JSON records of objects
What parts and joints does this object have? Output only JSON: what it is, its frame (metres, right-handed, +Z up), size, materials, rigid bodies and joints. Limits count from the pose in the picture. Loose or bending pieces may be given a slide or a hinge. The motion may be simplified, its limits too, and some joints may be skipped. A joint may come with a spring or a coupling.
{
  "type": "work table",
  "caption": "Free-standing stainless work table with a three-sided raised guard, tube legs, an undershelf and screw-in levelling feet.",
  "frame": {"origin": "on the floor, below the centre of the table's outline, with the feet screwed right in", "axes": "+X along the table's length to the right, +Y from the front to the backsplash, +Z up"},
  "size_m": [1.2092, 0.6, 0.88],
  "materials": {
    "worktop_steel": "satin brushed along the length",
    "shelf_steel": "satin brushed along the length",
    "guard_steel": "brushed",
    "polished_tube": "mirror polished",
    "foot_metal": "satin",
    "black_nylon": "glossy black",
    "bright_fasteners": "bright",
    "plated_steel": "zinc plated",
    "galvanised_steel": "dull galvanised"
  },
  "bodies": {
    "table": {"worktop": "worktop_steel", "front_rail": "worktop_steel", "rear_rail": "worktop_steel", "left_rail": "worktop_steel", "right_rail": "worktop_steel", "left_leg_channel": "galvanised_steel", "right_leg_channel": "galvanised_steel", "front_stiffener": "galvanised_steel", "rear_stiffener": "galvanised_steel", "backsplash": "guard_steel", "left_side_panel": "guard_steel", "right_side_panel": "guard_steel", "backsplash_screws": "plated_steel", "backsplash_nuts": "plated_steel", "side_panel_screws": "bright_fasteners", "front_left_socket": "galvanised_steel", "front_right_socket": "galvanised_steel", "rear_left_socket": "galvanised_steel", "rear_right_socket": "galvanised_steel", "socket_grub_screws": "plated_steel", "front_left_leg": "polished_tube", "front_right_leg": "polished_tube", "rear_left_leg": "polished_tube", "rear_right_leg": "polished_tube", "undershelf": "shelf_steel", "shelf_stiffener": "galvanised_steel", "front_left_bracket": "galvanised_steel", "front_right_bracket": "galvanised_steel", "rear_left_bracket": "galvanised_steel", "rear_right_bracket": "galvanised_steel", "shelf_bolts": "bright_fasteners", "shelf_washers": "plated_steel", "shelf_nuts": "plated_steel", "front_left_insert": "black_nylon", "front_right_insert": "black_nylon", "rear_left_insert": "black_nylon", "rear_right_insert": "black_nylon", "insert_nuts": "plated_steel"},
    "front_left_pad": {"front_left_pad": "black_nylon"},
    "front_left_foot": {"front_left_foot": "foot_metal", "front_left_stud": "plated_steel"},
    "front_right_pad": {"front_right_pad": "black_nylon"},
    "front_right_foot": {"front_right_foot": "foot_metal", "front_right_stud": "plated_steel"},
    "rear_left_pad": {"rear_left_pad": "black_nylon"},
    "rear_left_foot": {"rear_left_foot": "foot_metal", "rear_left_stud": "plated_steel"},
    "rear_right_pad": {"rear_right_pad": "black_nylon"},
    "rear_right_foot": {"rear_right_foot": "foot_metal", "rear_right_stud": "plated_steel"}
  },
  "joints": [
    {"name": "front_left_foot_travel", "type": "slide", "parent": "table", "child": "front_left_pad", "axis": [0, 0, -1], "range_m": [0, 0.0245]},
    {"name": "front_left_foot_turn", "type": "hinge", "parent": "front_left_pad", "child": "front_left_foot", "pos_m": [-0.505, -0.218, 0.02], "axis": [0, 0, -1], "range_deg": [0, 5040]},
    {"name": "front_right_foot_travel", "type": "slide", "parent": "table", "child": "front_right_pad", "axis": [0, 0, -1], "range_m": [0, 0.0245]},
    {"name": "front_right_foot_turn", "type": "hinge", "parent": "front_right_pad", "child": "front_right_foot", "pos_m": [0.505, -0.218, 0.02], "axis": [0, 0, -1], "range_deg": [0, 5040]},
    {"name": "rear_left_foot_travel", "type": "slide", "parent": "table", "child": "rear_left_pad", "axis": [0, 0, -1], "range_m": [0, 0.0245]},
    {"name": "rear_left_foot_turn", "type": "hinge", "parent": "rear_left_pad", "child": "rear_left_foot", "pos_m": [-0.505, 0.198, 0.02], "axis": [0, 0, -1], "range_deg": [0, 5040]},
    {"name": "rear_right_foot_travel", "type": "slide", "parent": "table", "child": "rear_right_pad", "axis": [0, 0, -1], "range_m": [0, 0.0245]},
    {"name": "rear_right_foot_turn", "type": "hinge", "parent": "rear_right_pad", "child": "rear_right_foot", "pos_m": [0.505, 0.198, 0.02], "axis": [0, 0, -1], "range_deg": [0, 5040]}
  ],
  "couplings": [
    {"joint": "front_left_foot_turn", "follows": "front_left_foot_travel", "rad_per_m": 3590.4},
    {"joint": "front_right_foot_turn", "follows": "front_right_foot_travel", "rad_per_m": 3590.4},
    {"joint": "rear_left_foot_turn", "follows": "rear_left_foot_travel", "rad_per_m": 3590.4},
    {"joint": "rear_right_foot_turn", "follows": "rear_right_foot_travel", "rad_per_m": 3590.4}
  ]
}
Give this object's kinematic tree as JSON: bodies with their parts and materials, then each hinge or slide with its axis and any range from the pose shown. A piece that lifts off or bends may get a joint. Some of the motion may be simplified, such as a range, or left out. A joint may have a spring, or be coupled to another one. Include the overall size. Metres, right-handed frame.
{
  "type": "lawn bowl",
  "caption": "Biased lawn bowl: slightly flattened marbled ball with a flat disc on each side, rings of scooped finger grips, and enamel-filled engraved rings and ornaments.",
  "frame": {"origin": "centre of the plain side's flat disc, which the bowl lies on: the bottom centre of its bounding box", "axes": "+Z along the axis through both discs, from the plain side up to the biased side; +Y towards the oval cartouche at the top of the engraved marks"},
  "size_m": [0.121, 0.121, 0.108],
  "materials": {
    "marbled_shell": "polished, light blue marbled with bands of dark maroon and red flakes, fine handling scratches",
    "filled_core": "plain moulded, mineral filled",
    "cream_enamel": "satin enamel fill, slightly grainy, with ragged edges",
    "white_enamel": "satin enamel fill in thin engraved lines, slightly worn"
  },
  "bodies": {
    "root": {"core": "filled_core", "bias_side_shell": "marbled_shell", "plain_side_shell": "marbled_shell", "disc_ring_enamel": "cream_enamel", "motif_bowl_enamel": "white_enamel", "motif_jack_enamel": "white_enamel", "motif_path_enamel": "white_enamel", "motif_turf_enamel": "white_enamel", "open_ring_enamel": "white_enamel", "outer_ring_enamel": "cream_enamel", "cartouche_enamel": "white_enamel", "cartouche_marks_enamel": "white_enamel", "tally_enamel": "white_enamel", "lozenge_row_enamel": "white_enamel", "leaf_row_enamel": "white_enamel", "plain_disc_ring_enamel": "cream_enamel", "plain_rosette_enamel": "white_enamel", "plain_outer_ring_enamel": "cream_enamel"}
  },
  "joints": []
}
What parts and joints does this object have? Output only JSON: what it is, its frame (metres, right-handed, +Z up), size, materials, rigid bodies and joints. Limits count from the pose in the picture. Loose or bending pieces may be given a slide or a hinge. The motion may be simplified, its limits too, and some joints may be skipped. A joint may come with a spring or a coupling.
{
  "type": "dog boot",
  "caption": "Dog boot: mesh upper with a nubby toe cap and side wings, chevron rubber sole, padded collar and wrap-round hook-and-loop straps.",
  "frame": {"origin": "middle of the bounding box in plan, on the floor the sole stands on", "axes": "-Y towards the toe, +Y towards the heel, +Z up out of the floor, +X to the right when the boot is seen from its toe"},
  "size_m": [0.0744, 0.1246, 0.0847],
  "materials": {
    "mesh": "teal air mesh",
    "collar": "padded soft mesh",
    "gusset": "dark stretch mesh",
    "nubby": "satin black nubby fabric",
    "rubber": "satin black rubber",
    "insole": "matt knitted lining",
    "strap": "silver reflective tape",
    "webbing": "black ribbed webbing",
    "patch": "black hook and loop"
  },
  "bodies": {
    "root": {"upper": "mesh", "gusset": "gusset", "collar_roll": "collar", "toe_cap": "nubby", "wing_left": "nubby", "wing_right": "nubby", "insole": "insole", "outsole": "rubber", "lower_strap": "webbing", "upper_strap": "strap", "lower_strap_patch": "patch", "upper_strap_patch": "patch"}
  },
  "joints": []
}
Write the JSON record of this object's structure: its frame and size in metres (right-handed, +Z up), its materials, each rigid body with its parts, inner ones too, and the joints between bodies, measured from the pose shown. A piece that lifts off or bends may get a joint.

◆ **Given request**: Show all lines from the listing above in which "lifts" appears.

◆ **Expected answer**:
Give this object's kinematic tree as JSON: bodies with their parts and materials, then each hinge or slide with its axis and any range from the pose shown. A piece that lifts off or bends may get a joint. Some of the motion may be simplified, such as a range, or left out. A joint may have a spring, or be coupled to another one. Include the overall size. Metres, right-handed frame.
Write the JSON record of this object's structure: its frame and size in metres (right-handed, +Z up), its materials, each rigid body with its parts, inner ones too, and the joints between bodies, measured from the pose shown. A piece that lifts off or bends may get a joint.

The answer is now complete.